The Flight 191 Memorial, Des Plaines

After lunch on Friday, I realized I was fairly close to the Flight 191 Memorial, so I went to take a look. It might be February, and it definitely was cold, but the sky was sunny and the ground without any ice or slush to wade through.

I remember hearing about the crash, which happened the week before I graduated from high school. Probably most people old enough to understand what had happened remember hearing about it, so terrible was the accident. Almost 38 years later, it’s still the worst U.S. aviation accident in terms of fatalities, 273, unless you count all the crashes on Sept. 11, 2001 together, but those were no accidents.

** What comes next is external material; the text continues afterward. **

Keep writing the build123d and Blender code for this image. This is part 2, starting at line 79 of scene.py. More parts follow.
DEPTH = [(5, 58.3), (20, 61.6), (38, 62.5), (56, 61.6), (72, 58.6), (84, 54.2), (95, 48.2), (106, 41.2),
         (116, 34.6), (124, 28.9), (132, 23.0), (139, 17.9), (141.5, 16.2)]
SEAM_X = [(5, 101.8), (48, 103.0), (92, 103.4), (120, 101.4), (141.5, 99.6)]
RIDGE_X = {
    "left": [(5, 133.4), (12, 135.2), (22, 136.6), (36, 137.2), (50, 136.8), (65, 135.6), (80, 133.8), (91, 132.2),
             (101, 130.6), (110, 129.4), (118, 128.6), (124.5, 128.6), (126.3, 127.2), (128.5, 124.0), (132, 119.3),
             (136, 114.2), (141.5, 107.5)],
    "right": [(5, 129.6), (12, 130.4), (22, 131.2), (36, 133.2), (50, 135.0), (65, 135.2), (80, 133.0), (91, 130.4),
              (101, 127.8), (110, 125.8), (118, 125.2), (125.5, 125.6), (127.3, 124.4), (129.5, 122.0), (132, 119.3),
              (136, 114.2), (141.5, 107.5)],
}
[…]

The memorial is tucked away in a park in the large suburb of Des Plaines. From a distance, the site is unassuming, between the road and a jogging path.

Flight 191 Memorial, Lake Park, Des Plaines 2017

I imagine that most people driving by on Touhy Ave. just to the south of the site don’t know it’s there. Closer up, the memorial reveals itself. It’s a low wall with names of the victims inscribed, one to each brick.

Flight 191 Memorial, Des Plaines ILFlight 191 Memorial, Des Plaines ILFor a long time, more than 30 years, there was no memorial to AA 191 anywhere. In 2011, the Chicago Tribune reported that the effort to build a memorial “started with [Kim] Jockl, an assistant principal at Decatur Classical School in Chicago’s West Rogers Park neighborhood whose former students learned she had lost her parents on the Los Angeles-bound flight.

“The group pushed for two years to build the memorial. Finally, American Airlines agreed to foot the $21,500 cost, according to officials at the ceremony, and a location for the memorial was found inside Lake Park in Des Plaines.”

A plaque mounted on a short pole behind the wall says:

WE REMEMBER FLIGHT 191

Let us not forget the victims of May 25, 1979, who helped assure the safety of all who have boarded an airliner since that tragic event.

“When someone you love becomes a memory, the memory becomes a treasure.” — Author Unknown

A special thanks to all who helped make this memorial possible, especially: Decatur Classical School, Chicago Public Schools; US Representative Jan Schakowsky; IL State Sentator Dan Kotowski; the Des Plaines Park District; American Airlines; Project Citizen; Thomas A.Demetrio; Constitutional Rights Foundation Chicago; Center for Civic Education; and Nilco, Inc.